В заключение мне остается лишь оградить своё понимание театра будущего от некоторых недоразумений.
Во-первых, было бы неправильно рассматривать намеченный мною трагический театр как театр исключительно трагедийного репертуара. Понятия трагического и трагедийного отнюдь не совпадают. Трагично по существу всякое пророческое искусство, искусство, устремлённое к метафизическому просветлению жизни.
В трагическом театре правомерно потому всякое действие, протекающее как бы на том берегу, — будь то высокая трагедия, завоёвывающая метафизический план жизни, лирическая драма, тоскующая о нём, или осмеивающая во имя его нашу эмпирическую жизнь великая комедия.

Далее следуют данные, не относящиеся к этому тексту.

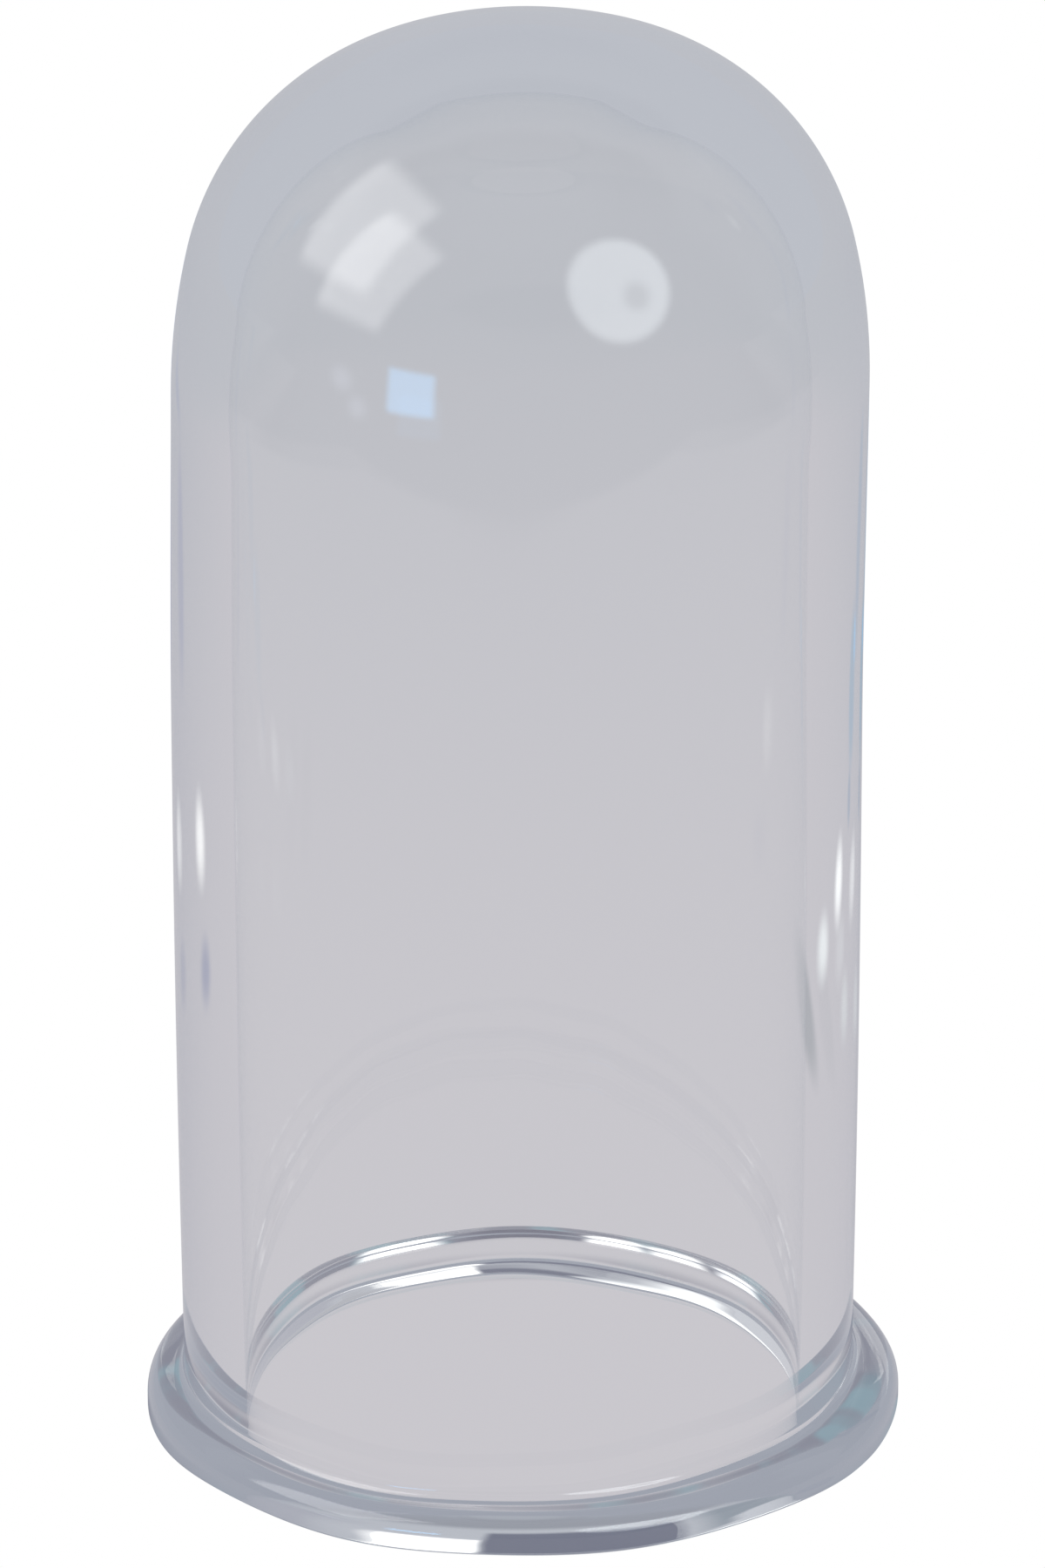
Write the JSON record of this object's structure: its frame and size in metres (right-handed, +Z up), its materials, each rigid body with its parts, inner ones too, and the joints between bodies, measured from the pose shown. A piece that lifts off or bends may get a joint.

Такова моя первая оговорка.
Вторая сводится к заботе о том, чтобы отрицание театра бытовой изобразительности не было понято как принципиальное изгнание быта со сцены. Отрицанию подлежит не быт, но только быт во имя быта, т.е. бытовизм. Быт же во имя бытия, т.е. символически трактованный быт «Ревизора» или «Грозы», изгнанию со сцены театра будущего, конечно, не подлежит, как не подлежат на ней принципиальному утверждению объемные декорации, внеисторические костюмы и ритмически стилизованная речь — формы, быть может, и вызванные к жизни подлинною нуждою современного трагического искусства, но все чаще и чаще свидетельствующие о психологически-бытовой принадлежности режиссера к определенной группе художников, и только.
Такова моя вторая оговорка.
Последняя сводится к предотвращению мысли о близости моего трагического театра к религиозному театру древности, к соборному дионисову действу, отменяющему рампу и т.д.
Такие стилизации были понятны накануне нашей эпохи, когда мы не владели всенародным трагическим опытом. Теперь мы от них, конечно, дальше, чем когда бы то ни было.
Формы нашего религиозно устремлённого театра нам надлежит отыскивать самим. О том, как они, в конце концов, найдутся и во что окончательно выльются, вряд ли возможны сейчас какие бы то ни было точные пророчества.
Но не разрушаю ли я всеми этими оговорками всё то, и без того очень шаткое и приблизительное, что я смог сказать о предносящемся мне театре будущего.
Не думаю.
Театр будущего, дабы осуществиться, не только не может, но и не смеет быть для нас уже сейчас готовою режиссёрскою программой.
Если он как-нибудь и слышен ныне, то исключительно только в созвучии с тем новым ещё безобразным трагическим ощущением жизни и искусства, выяснению которого в сущности и была посвящена вся моя статья.